- [WHAT IS EXPECTED]
Your task is to copy the lines between the line containing "The Blender code" and the line containing "beaded knob on", counting both of those lines, and to emit nothing more.

Records from a data source:
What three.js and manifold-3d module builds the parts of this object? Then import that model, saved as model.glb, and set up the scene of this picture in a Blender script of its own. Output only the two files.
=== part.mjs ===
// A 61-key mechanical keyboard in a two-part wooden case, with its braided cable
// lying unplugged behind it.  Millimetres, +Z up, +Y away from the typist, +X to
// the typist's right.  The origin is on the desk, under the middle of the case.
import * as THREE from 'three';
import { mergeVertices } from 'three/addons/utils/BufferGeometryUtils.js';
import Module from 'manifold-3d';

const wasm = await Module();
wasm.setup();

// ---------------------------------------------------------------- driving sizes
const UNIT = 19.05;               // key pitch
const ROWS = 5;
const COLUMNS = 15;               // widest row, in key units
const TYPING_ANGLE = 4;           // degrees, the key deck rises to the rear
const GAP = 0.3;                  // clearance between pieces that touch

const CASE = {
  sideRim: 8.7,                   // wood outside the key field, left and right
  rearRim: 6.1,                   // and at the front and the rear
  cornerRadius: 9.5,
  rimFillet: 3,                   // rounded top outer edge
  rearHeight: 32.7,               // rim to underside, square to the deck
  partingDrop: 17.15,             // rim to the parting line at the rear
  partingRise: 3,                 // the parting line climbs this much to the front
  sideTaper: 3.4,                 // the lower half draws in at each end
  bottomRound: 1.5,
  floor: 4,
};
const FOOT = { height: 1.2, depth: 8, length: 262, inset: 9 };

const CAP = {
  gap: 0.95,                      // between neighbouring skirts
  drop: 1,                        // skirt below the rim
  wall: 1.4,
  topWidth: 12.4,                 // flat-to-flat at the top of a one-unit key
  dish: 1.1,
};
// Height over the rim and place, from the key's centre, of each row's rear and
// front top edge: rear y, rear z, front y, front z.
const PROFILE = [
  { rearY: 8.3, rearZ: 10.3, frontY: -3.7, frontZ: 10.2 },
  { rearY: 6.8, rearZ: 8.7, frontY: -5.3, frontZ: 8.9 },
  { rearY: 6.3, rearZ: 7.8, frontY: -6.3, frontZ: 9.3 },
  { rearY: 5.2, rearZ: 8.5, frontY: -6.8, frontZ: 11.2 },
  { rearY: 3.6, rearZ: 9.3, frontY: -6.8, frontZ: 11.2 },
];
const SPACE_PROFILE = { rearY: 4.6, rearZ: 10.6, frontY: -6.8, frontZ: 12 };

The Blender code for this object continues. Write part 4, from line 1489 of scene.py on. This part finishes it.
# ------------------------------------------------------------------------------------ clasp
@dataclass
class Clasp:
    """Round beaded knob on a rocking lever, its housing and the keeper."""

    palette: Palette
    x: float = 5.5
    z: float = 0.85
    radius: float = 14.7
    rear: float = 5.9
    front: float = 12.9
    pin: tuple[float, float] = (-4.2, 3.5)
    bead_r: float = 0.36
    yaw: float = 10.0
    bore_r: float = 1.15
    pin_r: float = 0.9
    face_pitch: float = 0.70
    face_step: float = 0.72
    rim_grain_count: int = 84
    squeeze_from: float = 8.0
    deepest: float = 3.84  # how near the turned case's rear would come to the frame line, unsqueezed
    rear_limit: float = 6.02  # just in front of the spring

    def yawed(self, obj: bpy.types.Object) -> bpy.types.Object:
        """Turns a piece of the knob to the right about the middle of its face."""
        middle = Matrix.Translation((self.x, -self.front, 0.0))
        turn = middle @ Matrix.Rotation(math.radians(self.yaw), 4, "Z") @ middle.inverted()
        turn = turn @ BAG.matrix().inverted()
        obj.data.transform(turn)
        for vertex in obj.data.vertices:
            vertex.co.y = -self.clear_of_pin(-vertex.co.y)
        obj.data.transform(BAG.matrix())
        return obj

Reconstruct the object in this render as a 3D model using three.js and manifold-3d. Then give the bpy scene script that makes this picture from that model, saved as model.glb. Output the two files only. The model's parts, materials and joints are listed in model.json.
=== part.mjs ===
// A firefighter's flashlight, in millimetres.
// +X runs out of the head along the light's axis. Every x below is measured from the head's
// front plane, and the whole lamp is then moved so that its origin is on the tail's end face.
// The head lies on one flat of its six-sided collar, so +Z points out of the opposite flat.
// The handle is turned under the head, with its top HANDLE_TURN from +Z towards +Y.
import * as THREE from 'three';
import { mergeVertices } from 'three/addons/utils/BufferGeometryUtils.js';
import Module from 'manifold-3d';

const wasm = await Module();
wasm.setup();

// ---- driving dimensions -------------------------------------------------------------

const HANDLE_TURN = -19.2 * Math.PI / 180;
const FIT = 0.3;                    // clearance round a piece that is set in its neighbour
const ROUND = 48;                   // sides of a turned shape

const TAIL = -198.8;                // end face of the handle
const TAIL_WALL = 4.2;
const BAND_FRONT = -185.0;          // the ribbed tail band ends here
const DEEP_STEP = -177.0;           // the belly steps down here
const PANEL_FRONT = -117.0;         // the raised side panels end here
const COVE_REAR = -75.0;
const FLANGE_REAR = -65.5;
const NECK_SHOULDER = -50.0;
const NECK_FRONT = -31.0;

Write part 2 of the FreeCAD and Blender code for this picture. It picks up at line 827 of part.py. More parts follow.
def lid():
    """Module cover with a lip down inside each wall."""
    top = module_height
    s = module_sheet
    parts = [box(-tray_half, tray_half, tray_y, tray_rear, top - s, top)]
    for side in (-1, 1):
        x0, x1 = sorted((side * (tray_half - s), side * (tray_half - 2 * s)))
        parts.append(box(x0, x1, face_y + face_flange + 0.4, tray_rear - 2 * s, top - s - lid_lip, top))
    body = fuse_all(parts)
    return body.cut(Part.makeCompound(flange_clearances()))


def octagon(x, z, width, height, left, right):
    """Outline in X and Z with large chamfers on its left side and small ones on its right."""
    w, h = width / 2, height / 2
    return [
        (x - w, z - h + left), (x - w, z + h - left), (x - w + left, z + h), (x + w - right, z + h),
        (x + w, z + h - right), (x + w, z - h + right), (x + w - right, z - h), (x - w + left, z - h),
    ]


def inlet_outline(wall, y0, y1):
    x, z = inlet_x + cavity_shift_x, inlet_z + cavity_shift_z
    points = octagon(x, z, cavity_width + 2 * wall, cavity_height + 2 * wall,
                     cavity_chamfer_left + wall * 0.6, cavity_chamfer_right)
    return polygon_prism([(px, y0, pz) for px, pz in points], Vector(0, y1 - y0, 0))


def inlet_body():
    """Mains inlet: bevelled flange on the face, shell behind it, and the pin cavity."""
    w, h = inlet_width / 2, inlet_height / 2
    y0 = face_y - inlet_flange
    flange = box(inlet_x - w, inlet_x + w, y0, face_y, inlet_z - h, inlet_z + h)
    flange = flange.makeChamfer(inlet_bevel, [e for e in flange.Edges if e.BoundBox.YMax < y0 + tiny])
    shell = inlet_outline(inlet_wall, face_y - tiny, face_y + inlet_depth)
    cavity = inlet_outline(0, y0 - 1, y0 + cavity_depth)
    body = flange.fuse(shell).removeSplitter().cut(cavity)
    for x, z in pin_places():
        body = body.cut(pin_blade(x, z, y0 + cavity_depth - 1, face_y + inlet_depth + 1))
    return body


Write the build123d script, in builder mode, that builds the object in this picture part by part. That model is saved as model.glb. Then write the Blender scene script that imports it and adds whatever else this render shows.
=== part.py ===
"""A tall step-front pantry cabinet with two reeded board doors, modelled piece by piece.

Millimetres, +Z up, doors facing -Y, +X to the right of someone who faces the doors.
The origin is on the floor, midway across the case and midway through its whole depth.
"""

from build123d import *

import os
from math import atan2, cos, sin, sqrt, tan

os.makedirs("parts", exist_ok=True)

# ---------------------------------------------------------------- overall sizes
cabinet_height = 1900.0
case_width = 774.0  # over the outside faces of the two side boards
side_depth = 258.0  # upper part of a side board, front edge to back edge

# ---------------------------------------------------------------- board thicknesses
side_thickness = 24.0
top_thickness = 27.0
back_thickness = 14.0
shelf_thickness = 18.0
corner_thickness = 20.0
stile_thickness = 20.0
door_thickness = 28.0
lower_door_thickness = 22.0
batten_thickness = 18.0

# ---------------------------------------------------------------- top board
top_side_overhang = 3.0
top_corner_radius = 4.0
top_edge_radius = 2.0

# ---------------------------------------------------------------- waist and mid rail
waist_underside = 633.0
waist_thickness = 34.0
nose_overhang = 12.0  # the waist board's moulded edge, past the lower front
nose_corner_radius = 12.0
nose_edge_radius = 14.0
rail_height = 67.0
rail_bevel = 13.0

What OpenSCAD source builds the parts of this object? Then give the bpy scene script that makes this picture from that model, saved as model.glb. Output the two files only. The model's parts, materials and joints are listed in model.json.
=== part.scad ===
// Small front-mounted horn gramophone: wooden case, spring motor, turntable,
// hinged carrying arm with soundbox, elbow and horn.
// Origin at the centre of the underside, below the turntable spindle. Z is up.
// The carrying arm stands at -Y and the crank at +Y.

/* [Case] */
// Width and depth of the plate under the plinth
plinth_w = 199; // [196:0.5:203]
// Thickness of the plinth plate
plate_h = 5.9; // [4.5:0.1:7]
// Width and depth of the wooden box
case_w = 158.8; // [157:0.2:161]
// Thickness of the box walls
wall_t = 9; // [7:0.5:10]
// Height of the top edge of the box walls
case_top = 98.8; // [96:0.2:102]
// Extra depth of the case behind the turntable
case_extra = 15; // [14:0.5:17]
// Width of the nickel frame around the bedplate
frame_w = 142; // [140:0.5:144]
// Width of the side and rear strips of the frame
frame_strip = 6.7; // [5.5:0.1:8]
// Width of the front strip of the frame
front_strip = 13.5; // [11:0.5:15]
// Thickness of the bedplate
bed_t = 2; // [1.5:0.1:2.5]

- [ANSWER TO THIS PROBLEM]
The Blender code for this object continues. Write part 4, from line 1489 of scene.py on. This part finishes it.
# ------------------------------------------------------------------------------------ clasp
@dataclass
class Clasp:
    """Round beaded knob on a rocking lever, its housing and the keeper."""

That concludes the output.